Freeciv21 cannot handle more than one plural in the same string. Imagine the following text:

%1 units, %2 buildings, %3 wonders

Since the PL_() macro takes a single numeric parameter, only one of the words can be pluralized correctly. There is currently no fully satisfactory solution to this problem. A slightly better version would be an enumeration:

Units: %1, buildings: %2, wonders: %3

In English and some other languages, this form is correct even if there is only one unit.

Another difficulty shows up when dynamically inserting words in a sentence. This works extremely well in English, but in many other languages this leads to incorrect grammar, with genders and declension being common culprits. For example, consider the following simplified version of the “unit lost” message:

Legion lost to an attack by a Greek Catapult.

This message has three dynamic parts: the unit types and the nationality of the attacker. Let us now look at the correct French translation:

Légion perdue dans une attaque d’une Catapulte grecque.

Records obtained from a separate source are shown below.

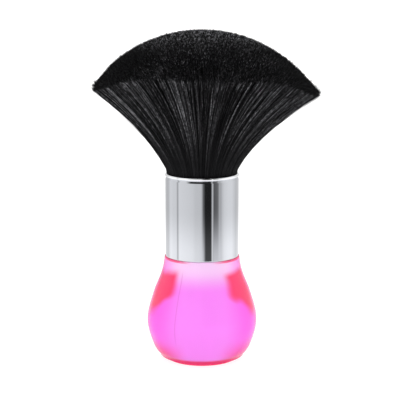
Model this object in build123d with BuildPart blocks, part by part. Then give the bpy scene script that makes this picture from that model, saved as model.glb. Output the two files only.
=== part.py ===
"""Neck duster brush: a hollow bulb handle, a chromed ferrule and a flared tuft of filament.

Millimetres, +Z up. The origin is the middle of the foot, on the surface the brush stands on.
"""
from build123d import *
import os
from math import cos, pi, sin

os.makedirs("parts", exist_ok=True)

# ---- driving dimensions ----
total_height = 148.0
foot_radius = 16.4            # disc that the brush stands on
foot_step = 1.3               # height of the disc under the bulb
neck_height = 47.3            # top of the bulb, where the ferrule sits
neck_radius = 16.95
belly_radius = 24.85
belly_height = 17.6
base_radius = 19.1            # where the bulb turns under
base_height = 2.0
ferrule_radius = 16.5
ferrule_wall = 0.5
ferrule_length = 37.5
rim_bead = 0.65               # radius of the rolled rim
rim_proud = 0.15              # how far the rim stands out from the tube
spigot_length = 12.7          # bulb's spigot inside the ferrule
wall = 2.6                    # moulded wall of the bulb
clearance = 0.1

# ---- sizes that follow ----
bore_radius = ferrule_radius - ferrule_wall
spigot_radius = bore_radius - clearance
spigot_top = neck_height + spigot_length
cavity_neck_radius = 12.5
foot_opening = 12.3
plug_height = 2.6
mouth_height = neck_height + ferrule_length
glue_depth = 0.5
glue_low, glue_high = neck_height + 4.0, neck_height + 8.0

cup_floor = 1.4
cup_wall = 0.9
cup_height = 18.5
cup_radius = bore_radius - clearance
cup_bore = cup_radius - cup_wall
resin_height = 4.6
root_height = spigot_top + cup_floor + resin_height

cord_radius = 0.35
cord_turns = 5
cord_height = root_height + 4.0
root_radius = cup_bore - 2 * cord_radius - 2 * clearance

# ---- tuft ----
dome_radius = 61.6
dome_centre = total_height - dome_radius
waist_height = mouth_height - 9.0     # the roots are bound straight up to here
mouth_fill = ferrule_radius + rim_proud - 2 * rim_bead - clearance
flare_slope = 0.43            # the outside leaves the mouth at this slope,
flare_curve = 0.0143          # and bends outward by this much times the height squared
bend_power = 4                # the filaments near the middle hardly bend
flare_step = 6.0              # height between two sections of the flare
flare_steps = 7
depth_share = 0.72            # front-to-back radius over side-to-side radius where the crown begins
crown_start = 42.0            # height of that place above the mouth
core_share = 0.36             # share of the roots' radius that the core hank fills
ring_share = 0.69             # share that the core and the inner hanks fill together
share_gap = 0.015
hank_gap = 0.3
inner_hanks = 6
outer_hanks = 12


def save(block, name):
    """Label a finished piece and write it as its own STEP file."""
    block.part.label = name
    export_step(block.part, f"parts/{name}.step")


# ---- handle bulb: one hollow moulding, open at the bottom, with a closed spigot on top ----
with BuildPart() as handle_bulb:
    with BuildSketch(Plane.XZ):
        with BuildLine():
            base = (base_radius, base_height)
            under = (base_radius - 0.8, foot_step)
            Polyline((0, spigot_top - wall), (0, spigot_top), (spigot_radius - 0.6, spigot_top),
                     (spigot_radius, spigot_top - 0.6), (spigot_radius, glue_high),
                     (spigot_radius - glue_depth, glue_high), (spigot_radius - glue_depth, glue_low),
                     (spigot_radius, glue_low), (spigot_radius, neck_height),
                     (neck_radius - 0.4, neck_height))
            ThreePointArc((neck_radius - 0.4, neck_height),
                          (neck_radius - 0.1, neck_height - 0.12), (neck_radius, neck_height - 0.4))
            Spline((neck_radius, neck_height - 0.4), (17.35, 43.6), (18.05, 40.6), (19.15, 37.4),
                   (21.0, 33.0), (23.2, 26.4), (24.5, 21.4), (belly_radius, belly_height),
                   (24.3, 13.4), (22.9, 8.7), (20.7, 4.0), base, tangents=((0.08, -1), (-0.6, -1)))
            ThreePointArc(base, (base_radius - 0.3, base_height - 0.48), under)
            Line(under, (foot_opening, foot_step))
            Line((foot_opening, foot_step), (foot_opening, foot_step + plug_height))
            Spline((foot_opening, foot_step + plug_height), (17.3, 5.2), (20.7, 9.8),
                   (belly_radius - wall, belly_height), (20.2, 27.5), (15.2, 37.5),
                   (cavity_neck_radius, 45.0), tangents=((1, 0.2), (-0.1, 1)))
            Polyline((cavity_neck_radius, 45.0), (cavity_neck_radius, spigot_top - wall),
                     (0, spigot_top - wall))
        make_face()
    revolve(axis=Axis.Z)
save(handle_bulb, "handle_bulb")

# ---- foot disc: press-in plug that closes the bulb and carries the brush ----
with BuildPart() as foot_disc:
    with BuildSketch():
        Circle(foot_radius)
    extrude(amount=foot_step)
    fillet(foot_disc.edges().group_by(Axis.Z)[0], radius=0.5)
    with BuildSketch(Plane.XY.offset(foot_step)):
        Circle(foot_opening - clearance)
        Circle(foot_opening - 1.8, mode=Mode.SUBTRACT)
    extrude(amount=plug_height)
    with BuildSketch():
        Circle(foot_radius - 3.2)
    extrude(amount=0.5, mode=Mode.SUBTRACT)
save(foot_disc, "foot_disc")

# ---- glue band: cured adhesive in the groove round the spigot ----
with BuildPart() as glue_band:
    with BuildSketch(Plane.XY.offset(glue_low)):
        Circle(bore_radius)
        Circle(spigot_radius - glue_depth, mode=Mode.SUBTRACT)
    extrude(amount=glue_high - glue_low)
save(glue_band, "glue_band")

# ---- ferrule: drawn tube with a rolled rim round its mouth ----
with BuildPart() as ferrule:
    with BuildSketch(Plane.XY.offset(neck_height)):
        Circle(ferrule_radius)
        Circle(bore_radius, mode=Mode.SUBTRACT)
    extrude(amount=ferrule_length - rim_bead)
    fillet(ferrule.edges().group_by(Axis.Z)[0].sort_by(SortBy.RADIUS)[-1], radius=0.3)
    with BuildSketch(Plane.XZ):
        with Locations((ferrule_radius + rim_proud - rim_bead, mouth_height - rim_bead)):
            Circle(rim_bead)
    revolve(axis=Axis.Z)
save(ferrule, "ferrule")

# ---- bristle cup: holds the roots, stands on the spigot inside the ferrule ----
with BuildPart() as bristle_cup:
    with BuildSketch(Plane.XY.offset(spigot_top)):
        Circle(cup_radius)
    extrude(amount=cup_height)
    with BuildSketch(Plane.XY.offset(spigot_top + cup_floor)):
        Circle(cup_bore)
    extrude(amount=cup_height - cup_floor, mode=Mode.SUBTRACT)
    chamfer(bristle_cup.edges().group_by(Axis.Z)[0], length=0.4)
save(bristle_cup, "bristle_cup")

# ---- root resin: cast plug that the filament roots are set in ----
with BuildPart() as root_resin:
    with BuildSketch(Plane.XY.offset(spigot_top + cup_floor)):
        Circle(cup_bore)
    extrude(amount=resin_height)
save(root_resin, "root_resin")

# ---- binding cord: thread wound round the roots, turn on turn ----
with BuildPart() as binding_cord:
    with BuildSketch(Plane.XZ):
        for turn in range(cord_turns):
            with Locations((root_radius + clearance + cord_radius,
                            cord_height + turn * 2 * cord_radius * 0.97)):
                Circle(cord_radius)
    revolve(axis=Axis.Z)
save(binding_cord, "binding_cord")


def tuft_sections(share):
    """Height, side-to-side and front-to-back radius of the filaments that start at this share."""
    yield root_height, share * root_radius, share * root_radius
    yield waist_height, share * root_radius, share * root_radius
    for step in range(flare_steps + 1):
        above = step * flare_step if step < flare_steps else total_height - mouth_height + 1
        straight = share * (mouth_fill + flare_slope * above)
        radius = straight + share ** bend_power * flare_curve * above ** 2
        flatten = (1 - depth_share) * min(above / crown_start, 1)
        yield mouth_height + above, radius, radius * (1 - flatten)


def tuft_body(share):
    """The filaments from the middle out to a share of the roots' radius, under the domed top."""
    with BuildPart() as body:
        for height, side_radius, front_radius in tuft_sections(share):
            with BuildSketch(Plane.XY.offset(height)):
                Ellipse(side_radius, front_radius)
        loft(ruled=True)
        with Locations((0, 0, dome_centre)):
            Sphere(dome_radius, mode=Mode.INTERSECT)
    return body.part


def hank(name, outer_body, inner_body, number, count):
    """One sector of the filament between two bodies, with a gap to its neighbours."""
    middle = 2 * pi * number / count
    half = pi / count
    reach = 2 * dome_radius
    inset = hank_gap / 2 / sin(half)
    apex = (inset * cos(middle), inset * sin(middle))
    ends = [(apex[0] + reach * cos(middle + side), apex[1] + reach * sin(middle + side))
            for side in (-half, half)]
    with BuildPart() as sector:
        add(outer_body)
        add(inner_body, mode=Mode.SUBTRACT)
        with BuildSketch(Plane.XY.offset(root_height - 1)):
            with BuildLine():
                Polyline(apex, ends[0], ends[1], apex)
            make_face()
        extrude(amount=total_height, mode=Mode.INTERSECT)
    save(sector, name)


# ---- tuft: a core hank, a ring of inner hanks and a ring of outer hanks ----
full_body = tuft_body(1.0)
ring_body = tuft_body(ring_share)
ring_space = tuft_body(ring_share + share_gap)
core_space = tuft_body(core_share + share_gap)

with BuildPart() as bristle_core:
    add(tuft_body(core_share))
save(bristle_core, "bristle_core")

for number in range(inner_hanks):
    hank(f"inner_hank_{number + 1}", ring_body, core_space, number, inner_hanks)
for number in range(outer_hanks):
    hank(f"outer_hank_{number + 1:02d}", full_body, ring_space, number, outer_hanks)
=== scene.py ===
"""Neck duster brush: the looks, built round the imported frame. Metres, +Z up, standing on z = 0."""
from math import cos, pi, radians, sin

import bpy
import numpy as np
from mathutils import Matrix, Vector


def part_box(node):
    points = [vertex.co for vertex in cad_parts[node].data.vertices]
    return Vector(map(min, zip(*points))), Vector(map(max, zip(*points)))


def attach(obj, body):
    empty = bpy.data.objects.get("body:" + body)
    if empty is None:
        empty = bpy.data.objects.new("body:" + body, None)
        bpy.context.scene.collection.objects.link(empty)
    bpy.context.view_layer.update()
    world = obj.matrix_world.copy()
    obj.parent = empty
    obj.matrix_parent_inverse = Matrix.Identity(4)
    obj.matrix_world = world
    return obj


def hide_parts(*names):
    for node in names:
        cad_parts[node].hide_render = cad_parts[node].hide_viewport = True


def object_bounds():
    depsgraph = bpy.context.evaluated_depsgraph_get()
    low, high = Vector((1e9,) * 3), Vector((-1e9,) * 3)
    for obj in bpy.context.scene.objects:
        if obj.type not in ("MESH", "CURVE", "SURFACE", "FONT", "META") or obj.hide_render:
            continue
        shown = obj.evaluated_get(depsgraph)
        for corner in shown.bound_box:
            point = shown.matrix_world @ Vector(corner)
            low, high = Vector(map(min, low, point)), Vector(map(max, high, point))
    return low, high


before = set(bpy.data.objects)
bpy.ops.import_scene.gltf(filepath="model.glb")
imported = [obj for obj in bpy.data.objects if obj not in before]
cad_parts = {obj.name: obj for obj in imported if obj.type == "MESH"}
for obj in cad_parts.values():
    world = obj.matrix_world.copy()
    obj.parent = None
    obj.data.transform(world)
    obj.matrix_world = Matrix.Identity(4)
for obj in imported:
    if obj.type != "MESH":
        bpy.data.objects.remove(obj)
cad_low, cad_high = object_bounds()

MM = 0.001
rng = np.random.default_rng(2026)

# ---- sizes read from the frame ----
tube_low, tube_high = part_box("ferrule")
neck_height = tube_low.z
mouth_height = tube_high.z
rim_radius = tube_high.x
spigot_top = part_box("handle_bulb")[1].z
foot_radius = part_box("foot_disc")[1].x
total_height = cad_high.z

# ---- the bulb's and the ferrule's form, as in the CAD ----
parting = radians(-90 - 29)     # the mould's parting plane, 29 degrees to the left of the front
foot_step = 1.3 * MM            # height of the disc under the bulb
foot_opening = 12.3 * MM
wall = 2.6 * MM
cavity_neck = 12.5 * MM
ferrule_radius = 16.5 * MM
ferrule_wall = 0.5 * MM
rim_bead = 0.65 * MM

# ---- the tuft's form, as in the CAD ----
dome_radius = 61.6 * MM
dome_centre = total_height - dome_radius
mouth_fill = 15.15 * MM                 # radius of the filaments in the ferrule's mouth
flare_slope = 0.43                      # the outside leaves the mouth at this slope,
curve_mean = 14.3                       # and bends outward by this, per metre, times height squared
bend_power = 4                          # the filaments near the middle hardly bend
depth_share = 0.72                      # front-to-back over side-to-side radius of the crown
crown_start = 42.0 * MM                 # height of that place above the mouth
core_share, ring_share = 0.36, 0.69     # the core hank, and it and the inner hanks together
inner_hanks, outer_hanks = 6, 12

# ---- what the filaments add to it ----
curve_lean = 2.8                        # more bend to the right, and less to the left
diagonal_share = 0.11                   # how much the crown's diagonals are drawn in
left_lower = 1.6 * MM                   # how much lower the crown ends at its left edge
shell_share = 0.87                      # whole filaments are made from here outward
wide_locks, fine_locks = 58, 330        # the filaments gather in locks, fine ones within wide ones
sunk = 3.0 * MM                         # how far inside the mouth the filaments begin
inside_sunk = 4.0 * MM                  # the same of the dark body between them,
inside_below = 1.6 * MM                 # and how far under the dome that body ends


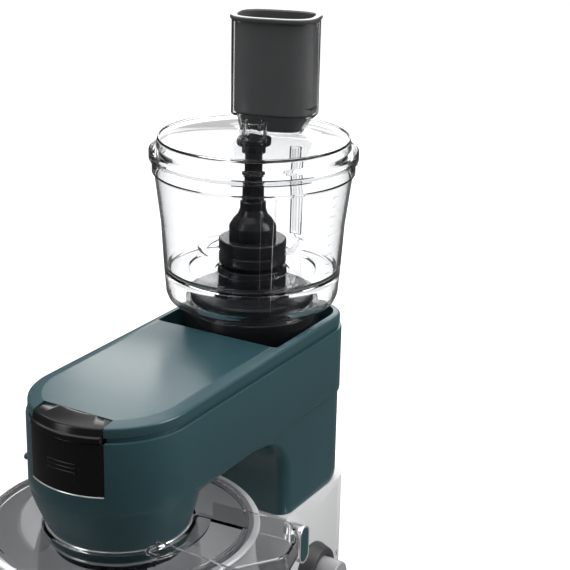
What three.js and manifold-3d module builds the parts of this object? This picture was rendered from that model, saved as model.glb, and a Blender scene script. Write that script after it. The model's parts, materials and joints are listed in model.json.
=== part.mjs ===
// Tilting-head kitchen machine with a food-processor attachment on its rear drive outlet.
// Units are millimetres. Everything is drawn in a drawing frame whose origin is the rear outlet's axis
// in the plane of the head's top panel: X runs along the head with the nose towards -X, Y runs across
// it with the controls on the -Y side, and Z points up. The finished group is then moved so that its
// origin is the bottom centre of the whole machine.
import * as THREE from "three";
import * as BufferGeometryUtils from "three/addons/utils/BufferGeometryUtils.js";
import Module from "manifold-3d";

const wasm = await Module();
wasm.setup();

// ---------------------------------------------------------------- driving dimensions

const WALL = 3; // moulded shell walls
const SEAM = 0.4; // gap between pieces that are fixed to each other
const RUN = 0.5; // gap round pieces that turn or slide
const FIT = 0.3; // gap between a shaft and the piece it is pressed into
const ROUND = 24; // segments of a large circle
const WIDE_ROUND = 32; // segments of a bowl or lid
const INNER_ROUND = 12; // segments of a turned piece inside the machine
const SMALL_ROUND = 8; // segments of a pin or shaft
const FILLET = 3; // segments of a quarter fillet

// Head
const HEAD_HALF = 80; // half width, also the radius of the nose
const NOSE_X = -240; // centre of the nose's round front
const AHEAD = NOSE_X - HEAD_HALF - 10; // in front of everything
const HEAD_REAR = 79;
const REAR_CORNER = 40; // radius of the head's rear corners in plan
const SIDE_TOP = -16; // top edge of the side walls
const CREASE = -86; // lower edge of the side walls
const UNDERSIDE = -93;
const UNDERCUT = 5; // the underside's step in from the side walls
const COVER_INSET = 2; // the top cover stands this far inside the side walls
const COVER_BOTTOM = -11.5;
const COVER_EDGE = 14; // width of the cover's rolled edge, from the side walls

// Planetary drive in the nose
const RING_X = -234.5; // the planetary drive's axis
const NOSE_FLOOR = -131;
const NOSE_RING_R = 67.8;
const CONE_STEP = 0.6; // the nose ring stands this far outside the cone
const NOSE_HOLE_R = 57;
const TOOTH_MODULE = 2.5;
const RING_TEETH = 40;
const PINION_TEETH = 14;
const RING_PITCH_R = (TOOTH_MODULE * RING_TEETH) / 2;
const PINION_PITCH_R = (TOOTH_MODULE * PINION_TEETH) / 2;
const PLANET_OFFSET = RING_PITCH_R - PINION_PITCH_R;
const PLANET_ANGLE = THREE.MathUtils.degToRad(230); // where the tool stands round the ring at rest
const UPPER_RING_BOTTOM = -135.6;
const BAND_BOTTOM = -144;
const LOWER_RING_BOTTOM = -147;
const GEAR_LOW = -146;
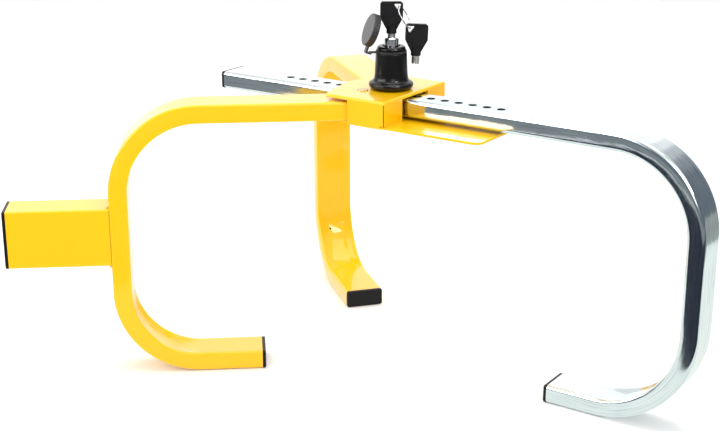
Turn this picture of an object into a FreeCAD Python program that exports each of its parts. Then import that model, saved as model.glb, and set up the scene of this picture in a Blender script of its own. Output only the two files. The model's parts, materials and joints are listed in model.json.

If you look closely enough, you will notice that this is pretty close: “perdue” is “lost” and the order of “Greek” and “Catapult” needs to be swapped. But what if the attacker is a Cannon and the defender a Musketeer?

Mousquetaire perdu dans une attaque d’un Canon grec.

The words in bold in the main sentence had to be changed to match the new units. There is currently no real solution to this problem in Freeciv21, and translators resort to use incorrect grammar.